● Given task
It is required that all of the data be written out exactly.

● Data
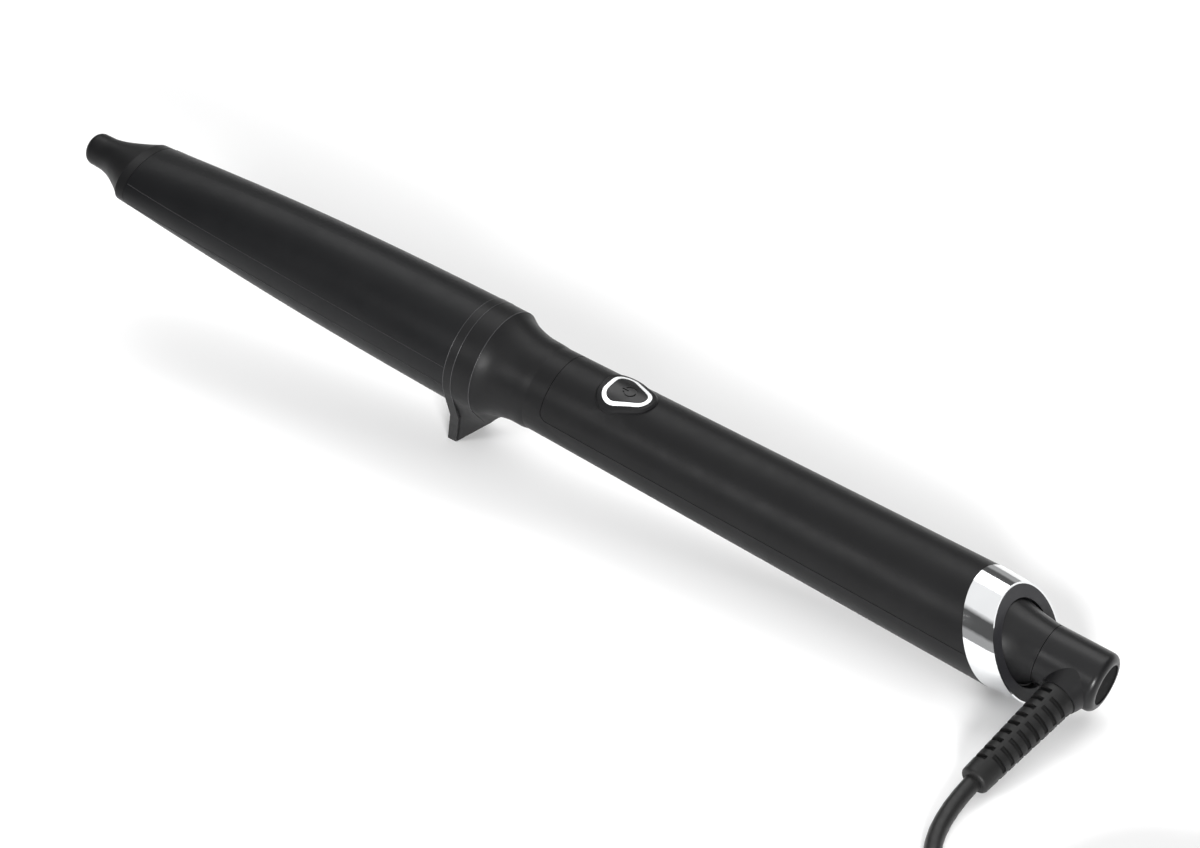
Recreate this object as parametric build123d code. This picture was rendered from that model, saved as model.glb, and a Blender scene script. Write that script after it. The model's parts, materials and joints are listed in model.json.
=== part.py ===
from build123d import *
import math
import os

# Curling wand, in millimetres.
# Two frames are used. In the wand's own frame X runs along the wand, x = 0 is the middle of the chrome
# ring's rear face, the hot tip points to -X, and +Z is the side with the power button.
# The finished pieces are then tilted so that the wand rests on its stand and on its rear ring, with
# the table at Z = 0 and the origin under the middle of the wand.

# ---- driving dimensions ----
RING_R = 17.0            # chrome ring, front edge
RING_REAR_R = 16.35      # chrome ring, rear edge
RING_LENGTH = 10.8       # along the axis
REAR_SLANT = 31.0        # degrees, rear face of the ring
FRONT_SLANT = 27.5       # degrees, front face of the ring
HANDLE_FRONT_X = -170.3
HANDLE_FRONT_R = 14.35
HANDLE_REAR_R = 16.9     # where the handle meets the ring
HANDLE_REAR_X = -14.0
WALL = 2.2
SEAM = 0.2               # gap that shows as a parting line

COLLAR_R = 18.5
COLLAR_FRONT_X = -205.6
PLATE = 3.4              # thickness of the stand plate
COLLAR_REAR_X = -195.1
STAND_DEPTH = 35.2       # axis to the bottom of the stand
STAND_HALF = 7.0         # half width of the stand at its bottom
STAND_REAR_X = -208.5    # middle of the stand's bottom
STAND_LEAN = 4.5         # how far the plate's bottom leans forward
STAND_BEND_Z = -18.6     # the plate is upright above this height
PARTING_Z = 0.8          # height of the line between the two handle shells

BARREL_TIP_X = -344.6
BARREL_BASE = 18.4       # radius of the round base
TIP_HALF_W = 14.3        # half width of the oval end
TIP_HALF_H = 8.8         # half height of the oval end
BARREL_WALL = 1.4
HEATER_REAR_X = -207.6
TIP_END_X = -370.5
TIP_END_R = 5.6

BUTTON_X = -147.0

SWIVEL_R = 9.55
SWIVEL_FRONT_X = 7.1
SWIVEL_REAR_X = 27.0
SPINDLE_R = 5.0
RUNNING = 0.05           # radial clearance of the swivel's spindle
RELIEF_X = 19.0
RELIEF_END = (12.0, -48.5, -11.3)
RELIEF_ROOT_R = 5.9
RELIEF_END_R = 4.7

ORIGIN_X = 170.94        # the ring's rear face from the middle of the wand

# ---- mains cord, in the table's frame ----
CORD_R = 2.7
FLOOR_Z = 2.72           # height of the cord's middle where it lies on the table
# The strain relief's end comes before the first point, and the last one is where the coil begins.
CORD_ROUTE = [(180.6, -60.3, FLOOR_Z), (185.4, -79.0, FLOOR_Z), (199.0, -93.2, FLOOR_Z),
              (217.2, -103.8, FLOOR_Z), (237.4, -113.0, FLOOR_Z), (256.8, -122.3, FLOOR_Z)]
COIL_MIDDLE = (275.0, -92.0)
COIL_MID_R = 30.0        # middle of the coil's turns
COIL_COLUMNS = 3         # turns side by side
COIL_LAYERS = 4          # turns on each other
TIE_ANGLE = 95.0         # place of the tie round the coil, degrees
TIE_WIDTH = 9.0
TIE_THICK = 1.0
# The lead leaves the coil's top and comes down to the plug, which lies on the table beside it.
LEAD_ROUTE = [(263.0, -126.6, 23.2), (278.0, -128.4, 23.6), (294.0, -127.6, 21.0), (309.0, -123.0, 16.4),
              (320.5, -113.5, 11.8), (326.5, -100.5, 8.4), (327.5, -87.5, 7.0)]
PLUG_HEADING = 90.0      # degrees from +X
PLUG_TAIL = 20.0
PLUG_BODY = 32.0
PLUG_HALF = 7.0          # half height
PIN_LENGTH = 19.0
PIN_SLEEVE = 10.0        # insulated part of each pin
PIN_SPACING = 18.6

# ---- frame: the wand leans on the stand and on the ring's lower rear corner ----
RING_CORNER_X = RING_REAR_R * math.tan(math.radians(REAR_SLANT))
TILT = math.degrees(math.atan2(STAND_DEPTH - RING_REAR_R, RING_CORNER_X - STAND_REAR_X))
COS_T = math.cos(math.radians(TILT))
SIN_T = math.sin(math.radians(TILT))
LIFT = RING_CORNER_X * SIN_T + RING_REAR_R * COS_T
PLACE = Pos(ORIGIN_X, 0, LIFT) * Rot(0, TILT, 0)

made = {}


def keep(name, solid):
    """Put a piece made in the wand's frame on the table, under its node name."""
    placed = [PLACE * s for s in solid.solids()]
    made[name] = placed[0] if len(placed) == 1 else Compound(children=placed)


def keep_flat(name, solid):
    """Keep a piece that is already placed on the table."""
    made[name] = solid


# ---- helpers ----
def turned(points):
    """Body of revolution about the wand's axis from (x, radius) points."""
    face = make_face(Plane.XZ * Polyline(*points, close=True))
    return revolve(face, axis=Axis.X)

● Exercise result
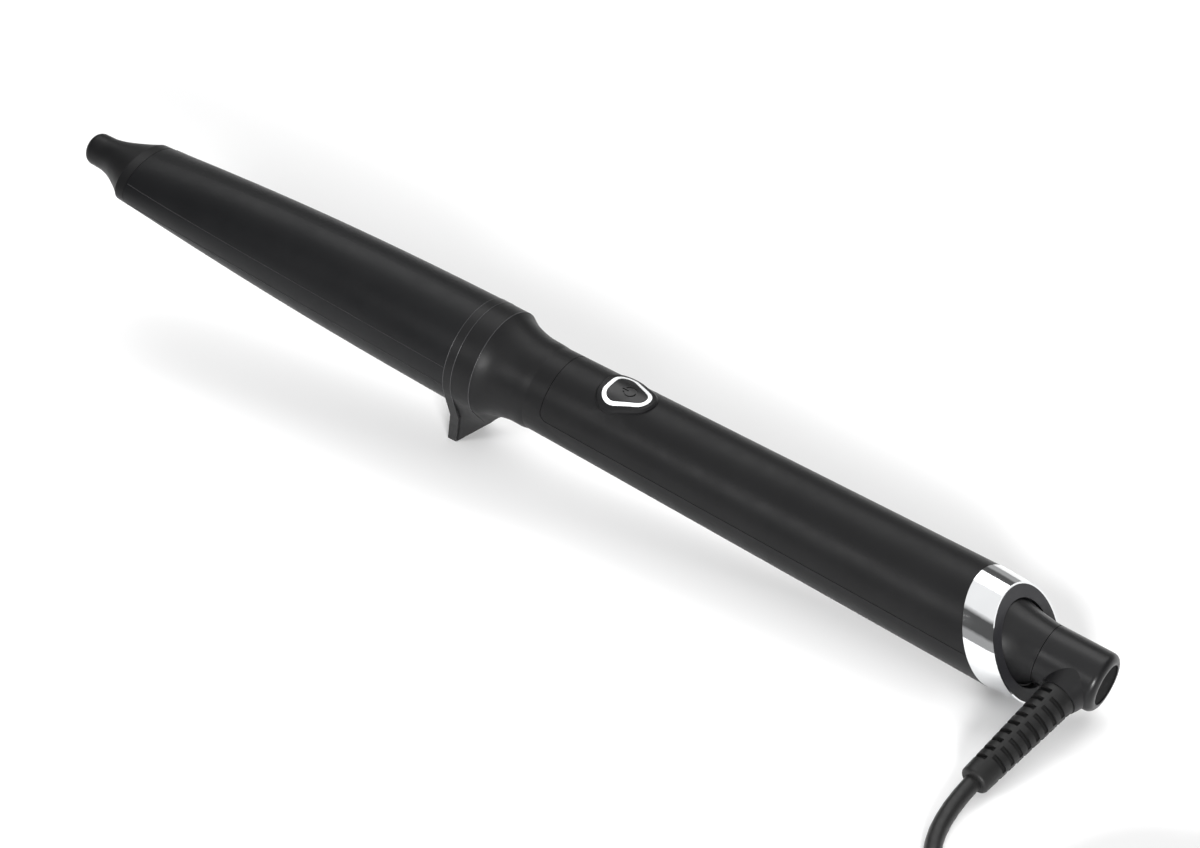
Recreate this object as parametric build123d code. This picture was rendered from that model, saved as model.glb, and a Blender scene script. Write that script after it. The model's parts, materials and joints are listed in model.json.
=== part.py ===
from build123d import *
import math
import os

# Curling wand, in millimetres.
# Two frames are used. In the wand's own frame X runs along the wand, x = 0 is the middle of the chrome
# ring's rear face, the hot tip points to -X, and +Z is the side with the power button.
# The finished pieces are then tilted so that the wand rests on its stand and on its rear ring, with
# the table at Z = 0 and the origin under the middle of the wand.

# ---- driving dimensions ----
RING_R = 17.0            # chrome ring, front edge
RING_REAR_R = 16.35      # chrome ring, rear edge
RING_LENGTH = 10.8       # along the axis
REAR_SLANT = 31.0        # degrees, rear face of the ring
FRONT_SLANT = 27.5       # degrees, front face of the ring
HANDLE_FRONT_X = -170.3
HANDLE_FRONT_R = 14.35
HANDLE_REAR_R = 16.9     # where the handle meets the ring
HANDLE_REAR_X = -14.0
WALL = 2.2
SEAM = 0.2               # gap that shows as a parting line

COLLAR_R = 18.5
COLLAR_FRONT_X = -205.6
PLATE = 3.4              # thickness of the stand plate
COLLAR_REAR_X = -195.1
STAND_DEPTH = 35.2       # axis to the bottom of the stand
STAND_HALF = 7.0         # half width of the stand at its bottom
STAND_REAR_X = -208.5    # middle of the stand's bottom
STAND_LEAN = 4.5         # how far the plate's bottom leans forward
STAND_BEND_Z = -18.6     # the plate is upright above this height
PARTING_Z = 0.8          # height of the line between the two handle shells

BARREL_TIP_X = -344.6
BARREL_BASE = 18.4       # radius of the round base
TIP_HALF_W = 14.3        # half width of the oval end
TIP_HALF_H = 8.8         # half height of the oval end
BARREL_WALL = 1.4
HEATER_REAR_X = -207.6
TIP_END_X = -370.5
TIP_END_R = 5.6

BUTTON_X = -147.0

SWIVEL_R = 9.55
SWIVEL_FRONT_X = 7.1
SWIVEL_REAR_X = 27.0
SPINDLE_R = 5.0
RUNNING = 0.05           # radial clearance of the swivel's spindle
RELIEF_X = 19.0
RELIEF_END = (12.0, -48.5, -11.3)
RELIEF_ROOT_R = 5.9
RELIEF_END_R = 4.7

ORIGIN_X = 170.94        # the ring's rear face from the middle of the wand

# ---- mains cord, in the table's frame ----
CORD_R = 2.7
FLOOR_Z = 2.72           # height of the cord's middle where it lies on the table
# The strain relief's end comes before the first point, and the last one is where the coil begins.
CORD_ROUTE = [(180.6, -60.3, FLOOR_Z), (185.4, -79.0, FLOOR_Z), (199.0, -93.2, FLOOR_Z),
              (217.2, -103.8, FLOOR_Z), (237.4, -113.0, FLOOR_Z), (256.8, -122.3, FLOOR_Z)]
COIL_MIDDLE = (275.0, -92.0)
COIL_MID_R = 30.0        # middle of the coil's turns
COIL_COLUMNS = 3         # turns side by side
COIL_LAYERS = 4          # turns on each other
TIE_ANGLE = 95.0         # place of the tie round the coil, degrees
TIE_WIDTH = 9.0
TIE_THICK = 1.0
# The lead leaves the coil's top and comes down to the plug, which lies on the table beside it.
LEAD_ROUTE = [(263.0, -126.6, 23.2), (278.0, -128.4, 23.6), (294.0, -127.6, 21.0), (309.0, -123.0, 16.4),
              (320.5, -113.5, 11.8), (326.5, -100.5, 8.4), (327.5, -87.5, 7.0)]
PLUG_HEADING = 90.0      # degrees from +X
PLUG_TAIL = 20.0
PLUG_BODY = 32.0
PLUG_HALF = 7.0          # half height
PIN_LENGTH = 19.0
PIN_SLEEVE = 10.0        # insulated part of each pin
PIN_SPACING = 18.6

# ---- frame: the wand leans on the stand and on the ring's lower rear corner ----
RING_CORNER_X = RING_REAR_R * math.tan(math.radians(REAR_SLANT))
TILT = math.degrees(math.atan2(STAND_DEPTH - RING_REAR_R, RING_CORNER_X - STAND_REAR_X))
COS_T = math.cos(math.radians(TILT))
SIN_T = math.sin(math.radians(TILT))
LIFT = RING_CORNER_X * SIN_T + RING_REAR_R * COS_T
PLACE = Pos(ORIGIN_X, 0, LIFT) * Rot(0, TILT, 0)

made = {}


def keep(name, solid):
    """Put a piece made in the wand's frame on the table, under its node name."""
    placed = [PLACE * s for s in solid.solids()]
    made[name] = placed[0] if len(placed) == 1 else Compound(children=placed)


def keep_flat(name, solid):
    """Keep a piece that is already placed on the table."""
    made[name] = solid


# ---- helpers ----
def turned(points):
    """Body of revolution about the wand's axis from (x, radius) points."""
    face = make_face(Plane.XZ * Polyline(*points, close=True))
    return revolve(face, axis=Axis.X)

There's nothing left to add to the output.